Here's another interesting trend that MapR has noticed: If the Hadoop cluster starts with the IT department, it tends to be a broader deployment, so the growth is faster than if it is a departmental machine. "There is an organic pull across departments, too," says Norris. "So, for instance, at a big bank that implemented fraud detection, the marketing department found out about the Hadoop cluster and started using it because the cluster already had the customer data in it."

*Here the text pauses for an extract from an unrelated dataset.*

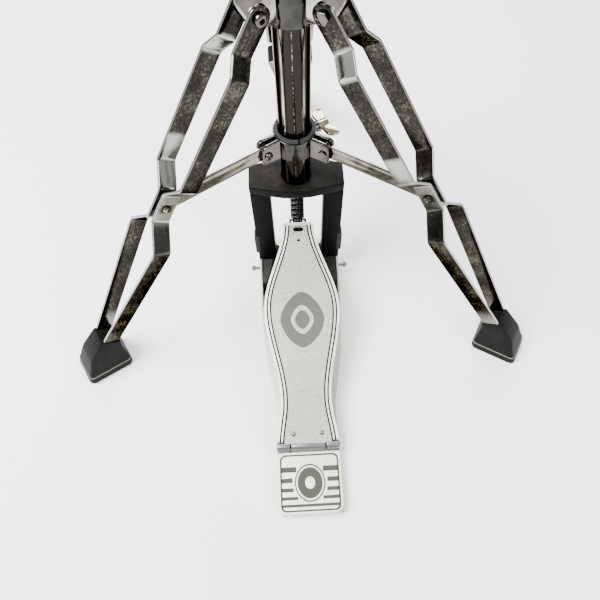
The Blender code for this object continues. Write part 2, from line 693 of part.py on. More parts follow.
def make_collar(name, heights, lug_outline, lug_offsets, lug_half, pivot_r, pivot_z, hole):
    """A ring with lugs for the three legs or braces, a boss and its bore."""
    low, high = heights
    body = sleeve(COLLAR_R, 0.0150, low, high)
    collar = add_object(name, body, CHROME)
    for azimuth in LEG_AZIMUTHS:
        for offset in lug_offsets:
            lug = slab_mesh(lug_outline, offset - lug_half, offset + lug_half)
            fuse(collar, moved(lug, leg_plane(azimuth)))
    lift = Vector((0.0, 0.0, (low + high) / 2))
    fuse(collar, rod_mesh(BOSS_R, KNOB_OUT * 0.018 + lift, KNOB_OUT * (KNOB_R - GAP) + lift))
    cut(collar, rod_mesh(COLLAR_BORE, (0, 0, low - 0.01), (0, 0, high + 0.01), ROUND))
    cut(collar, rod_mesh(THREAD_R, KNOB_OUT * 0.010 + lift, KNOB_OUT * 0.03 + lift))
    for azimuth in LEG_AZIMUTHS:
        cut(collar, rod_mesh(hole, radial(azimuth, pivot_r, -0.02, pivot_z),
                             radial(azimuth, pivot_r, 0.02, pivot_z)))


def collar_bush(name, heights):
    """The split ring between a collar and the tube, with a lip on the collar's top."""
    low, high = heights
    inner = TUBE_R + SLIP
    outer = COLLAR_BORE - GAP
    lip_r = 0.0202
    lip_top = high + 0.0040
    bush = add_object(name, turned_mesh((
        (inner, lip_top), (lip_r, lip_top), (lip_r, high + GAP), (outer, high + GAP),
        (outer, low), (inner, low))), NYLON)
    cut(bush, block_mesh((0.0014, 0.010, 0.08), (0.0035, -0.0175, (low + high) / 2)))


def make_lower_collar():
    low, high = LOWER_COLLAR_Z
    ear_half = 0.0019
    ear_offset = BRACE_THICK / 2 + SLIP + ear_half
    round_r = 0.0062
    chamfer = 0.002
    tip = LOWER_PIVOT_R + round_r
    ear = ([(0.0155, low), (tip - chamfer, low), (tip, low + chamfer)]
           + arc((tip - round_r, high - round_r), round_r, 0, 90, 3) + [(0.0155, high)])
    make_collar("lower_collar", LOWER_COLLAR_Z, ear, (-ear_offset, ear_offset), ear_half,
                LOWER_PIVOT_R, LOWER_PIVOT_Z, BRACE_HOLE)
    collar_bush("lower_collar_bush", LOWER_COLLAR_Z)
    wing_bolt("lower_wing_bolt", KNOB_R, (low + high) / 2, 0.0082)
    face = ear_offset + ear_half
    shank = 0.0022
    head = 0.0042
    for number, azimuth in enumerate(LEG_AZIMUTHS, start=1):
        pin = turned_mesh((
            (0.0, face + 0.0026), (0.0034, face + 0.0026), (head, face + 0.0016), (head, face + GAP),
            (shank, face + GAP), (shank, -face - GAP), (0.0040, -face - GAP), (0.0040, -face - 0.0018),
            (0.0, -face - 0.0018)), SMALL_ROUND, closed=False)
        turn = Matrix.Rotation(azimuth, 4, "Z") @ Matrix.Rotation(math.radians(-90), 4, "X")
        place = Matrix.Translation(radial(azimuth, LOWER_PIVOT_R, 0.0, LOWER_PIVOT_Z))
        add_object(f"brace_{number}_pin", moved(pin, place @ turn), CHROME)


def make_upper_collar():
    low, high = UPPER_COLLAR_Z
    lug_half = STRIP_STATIONS[0][1] - STRIP_THICK / 2 - SLIP
    lug = ([(0.0155, low + 0.004), (0.024, low + 0.004)]
           + arc((UPPER_PIVOT_R, UPPER_PIVOT_Z), 0.0088, -80, 90, 8)
           + [(0.024, high - 0.004), (0.0155, high - 0.002)])
    make_collar("upper_collar", UPPER_COLLAR_Z, lug, (0.0,), lug_half, UPPER_PIVOT_R,
                UPPER_PIVOT_Z, 0.0030)
    collar_bush("upper_collar_bush", UPPER_COLLAR_Z)
    wing_bolt("upper_wing_bolt", KNOB_R, (low + high) / 2, 0.0082)


def bent_outline(stations, thickness, bend, steps):
    """The edge of a flat bar that is bent at its stations, with round bends."""
    path = [Vector(stations[0])]
    for before, here, after in zip(stations, stations[1:], stations[2:]):
        corner = Vector(here)
        toward = (Vector(before) - corner).normalized()
        onward = (Vector(after) - corner).normalized()
        turn = math.pi - toward.angle(onward)
        reach = bend * math.tan(turn / 2)
        bisector = (toward + onward).normalized()
        centre = corner + bisector * (bend / math.cos(turn / 2))
        start = corner + toward * reach - centre
        finish_at = corner + onward * reach - centre
        sweep = math.atan2(start.x * finish_at.y - start.y * finish_at.x, start.dot(finish_at))
        for step in range(steps + 1):
            path.append(centre + Matrix.Rotation(sweep * step / steps, 2) @ start)
    path.append(Vector(stations[-1]))
    edges = ([], [])
    for index, point in enumerate(path):
        ahead = path[min(index + 1, len(path) - 1)]
        behind = path[max(index - 1, 0)]
        along = (ahead - behind).normalized()
        side = Vector((-along.y, along.x)) * thickness / 2
        edges[0].append(tuple(point - side))
        edges[1].append(tuple(point + side))
    return edges[0] + edges[1][::-1]


def leg_strip(name, side, place, hub):
    """One of a leg's two bent strips. X runs down the leg, Y is sideways, Z is the width."""
    stations = [(x, side * y) for x, y in STRIP_STATIONS]
    half = STRIP_WIDTH / 2
    bar = slab_mesh(bent_outline(stations, STRIP_THICK, 0.005, 2), -half, half)
    strip = add_object(name, bar, CHROME, place, hub)
    round_end = capsule(0.0, LEG_DROP, half + 0.0001, 6)
    boolean(strip, moved(slab_mesh(round_end, -0.05, 0.05), UPRIGHT), "INTERSECT")
    cut(strip, rod_mesh(0.0029, (0.0, -0.05, 0.0), (0.0, 0.05, 0.0), 12))
    # The peened head of the brace pivot
    face = STRIP_STATIONS[4][1] + STRIP_THICK / 2
    head = turned_mesh((
        (0.0, face + 0.0028), (0.0028, face + 0.0028), (0.0040, face + 0.0018),
        (0.0040, face - 0.0005), (0.0, face - 0.0005)), SMALL_ROUND, closed=False)
    turn = Matrix.Rotation(math.radians(-90 * side), 4, "X")
    fuse(strip, moved(head, shift(BRACE_ON_LEG, 0.0, 0.0) @ turn))


def leg_bolt(name, place, hub):
    """The socket-headed bolt that a leg turns on, and its nut."""
    face = STRIP_STATIONS[0][1] + STRIP_THICK / 2
    bolt = turned_mesh((
        (0.0, face + 0.0016), (0.0022, face + 0.0016), (0.0022, face + 0.0040),
        (0.0046, face + 0.0040), (0.0052, face + 0.0030), (0.0052, face + GAP),
        (0.0026, face + GAP), (0.0026, -face - GAP), (0.0050, -face - GAP),
        (0.0050, -face - 0.0032), (0.0, -face - 0.0032)), SMALL_ROUND, closed=False)
    add_object(name, moved(bolt, Matrix.Rotation(math.radians(-90), 4, "X")), CHROME, place, hub)


def leg_foot(name, place, hub):
    """A rubber foot that flares from the strips' ends to a flat sole on the floor."""
    level = (Matrix.Translation((UPPER_PIVOT_R, 0.0, UPPER_PIVOT_Z)) @ place).inverted()
    # Levels from the sole upwards: height, centre out, half length out, half width, corner radius
    levels = (
        (0.0, SOLE_R + 0.0010, 0.0270, 0.0200, 0.006), (0.0100, SOLE_R, 0.0275, 0.0205, 0.006),
        (0.0140, SOLE_R - 0.0008, 0.0265, 0.0195, 0.005),
        (0.0420, SOLE_R - 0.0090, 0.0175, 0.0125, 0.003),
        (0.0480, SOLE_R - 0.0125, 0.0158, 0.0112, 0.0025),
    )
    mesh = bmesh.new()
    rings = []
    for z, centre, long, wide, corner in levels:
        loop = rounded_box(centre - long, -wide, centre + long, wide, corner, 3)
        rings.append([mesh.verts.new((x, y, z)) for x, y in loop])
    for lower, upper in zip(rings, rings[1:]):
        for index in range(len(lower)):
            after = (index + 1) % len(lower)
            mesh.faces.new((lower[index], lower[after], upper[after], upper[index]))
    mesh.faces.new(rings[0][::-1])
    mesh.faces.new(rings[-1])
    mesh.transform(level)
    data = bpy.data.meshes.new(name)
    mesh.to_mesh(data)
    mesh.free()
    smooth(data)
    foot = add_object(name, data, RUBBER, place, hub)
    spread = STRIP_STATIONS[-2][1] - STRIP_STATIONS[-1][1]
    slope = spread / (STRIP_STATIONS[-1][0] - STRIP_STATIONS[-2][0])
    start = STRIP_END - 0.040
    end = STRIP_END + GAP
    half = STRIP_WIDTH / 2 + GAP
    for side in (-1, 1):
        ends = [(x, side * (STRIP_STATIONS[-1][1] + (STRIP_END - x) * slope)) for x in (start, end)]
        pocket = slab_mesh(bent_outline(ends, STRIP_THICK + 2 * GAP, 0.005, 1), -half, half)
        cut(foot, pocket)


def make_leg(index, azimuth):
    hub = pivot(f"leg_{index}_axis", radial(azimuth, UPPER_PIVOT_R, 0.0, UPPER_PIVOT_Z), azimuth)
    place = Matrix.Rotation(LEG_TILT, 4, "Y")
    leg_strip(f"leg_{index}_front_strip", 1, place, hub)
    leg_strip(f"leg_{index}_back_strip", -1, place, hub)
    leg_bolt(f"leg_{index}_bolt", place, hub)
    leg_foot(f"leg_{index}_foot", place, hub)


def make_brace(index, azimuth):
    meet_r = UPPER_PIVOT_R + BRACE_ON_LEG * math.cos(LEG_TILT)
    meet_z = UPPER_PIVOT_Z - BRACE_ON_LEG * math.sin(LEG_TILT)
    run = meet_r - LOWER_PIVOT_R
    rise = meet_z - LOWER_PIVOT_Z
    length = math.hypot(run, rise)
    hub = pivot(f"brace_{index}_axis", radial(azimuth, LOWER_PIVOT_R, 0.0, LOWER_PIVOT_Z), azimuth)
    place = Matrix.Rotation(math.atan2(-rise, run), 4, "Y")
    half = BRACE_THICK / 2
    holes = [circle((x, 0.0), BRACE_HOLE) for x in (0.0, length)]
    bar = slab_mesh(capsule(0.0, length, BRACE_WIDTH / 2, 7), -half, half, holes)
    add_object(f"brace_{index}", moved(bar, UPRIGHT), CHROME, place, hub)


make_floor_plate()
make_heel()
make_frame()
make_casting()
make_tubes()
make_clamp()
make_seat()
make_clutch()
make_footboard()
make_chain()
make_rod_clevis()
make_lower_collar()
make_upper_collar()
for number, azimuth in enumerate(LEG_AZIMUTHS, start=1):
    make_leg(number, azimuth)
    make_brace(number, azimuth)
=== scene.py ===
import json
import math

import bmesh
import bpy
from mathutils import Matrix, Vector


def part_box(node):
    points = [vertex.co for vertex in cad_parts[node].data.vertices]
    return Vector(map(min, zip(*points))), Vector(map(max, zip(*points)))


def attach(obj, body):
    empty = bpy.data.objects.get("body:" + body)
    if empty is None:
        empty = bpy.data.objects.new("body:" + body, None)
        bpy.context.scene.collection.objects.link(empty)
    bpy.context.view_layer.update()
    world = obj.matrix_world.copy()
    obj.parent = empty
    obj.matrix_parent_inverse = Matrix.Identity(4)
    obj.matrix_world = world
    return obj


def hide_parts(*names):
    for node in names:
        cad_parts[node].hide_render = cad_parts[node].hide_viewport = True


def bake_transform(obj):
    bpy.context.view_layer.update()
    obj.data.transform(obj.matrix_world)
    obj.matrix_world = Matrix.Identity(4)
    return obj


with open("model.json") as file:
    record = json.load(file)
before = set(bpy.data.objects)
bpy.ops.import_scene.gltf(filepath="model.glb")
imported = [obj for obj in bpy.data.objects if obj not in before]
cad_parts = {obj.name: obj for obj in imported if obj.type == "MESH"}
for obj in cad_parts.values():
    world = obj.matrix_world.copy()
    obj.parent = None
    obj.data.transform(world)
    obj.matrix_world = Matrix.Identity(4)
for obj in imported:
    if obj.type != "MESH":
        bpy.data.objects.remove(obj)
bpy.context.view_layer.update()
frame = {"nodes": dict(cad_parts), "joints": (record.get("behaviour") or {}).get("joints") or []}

scene = bpy.context.scene
joints = {joint["name"]: joint for joint in frame["joints"]}
gap = 0.0003  # the room that pieces which touch leave between them
print("frame loaded:", len(frame["nodes"]), "nodes")


class Wire:  # a socket that takes part in sums
    def __init__(self, look, socket):
        self.look = look
        self.socket = socket

    def also(self, name):  # another output of the same node
        return Wire(self.look, self.socket.node.outputs[name])

    def __add__(self, other):
        return self.look.maths("ADD", self, other)

    def __sub__(self, other):
        return self.look.maths("SUBTRACT", self, other)

    def __rsub__(self, other):
        return self.look.maths("SUBTRACT", other, self)

    def __mul__(self, other):
        return self.look.maths("MULTIPLY", self, other)

    def __truediv__(self, other):
        return self.look.maths("DIVIDE", self, other)

    def __rtruediv__(self, other):
        return self.look.maths("DIVIDE", other, self)

    def __pow__(self, other):
        return self.look.maths("POWER", self, other)

    def __rpow__(self, other):
        return self.look.maths("POWER", other, self)

    __radd__ = __add__
    __rmul__ = __mul__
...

If the Hadoop cluster is used as a data warehouse offload, it can also grow very fast. One of the reasons this is happening is because offloading some of the data off the warehouse is relatively easy; you can make all of the reporting people are used to work. The economics plays in favor of Hadoop, which Norris says costs on the order of a few hundred dollars per terabyte to store raw data compared to something like $16,000 per terabyte for a data warehouse based on relational databases.

Cluster size is also a proxy of sorts for the industry in which the Hadoop user is categorized. Yahoo, Facebook, Twitter, and other hyperscale Internet companies were Hadoop innovators, and they have massive amounts of data as well, so you expect them to have large clusters, says Kaushik. Generally speaking, the early adopters in the financial services, telecommunications, and biotech industries are further along in their use of Hadoop than are those in the manufacturing, retail, education, agriculture, and energy. So the former will tend to have larger clusters. There are exceptions to every rule, of course, as the retailer cited by MapR above most certainly is.

The thing to keep in mind is that once Hadoop comes into the IT shop and people figure out how to use it, the cluster size can grow rapidly. This is the sort of thing companies have to plan for rather than be surprised by.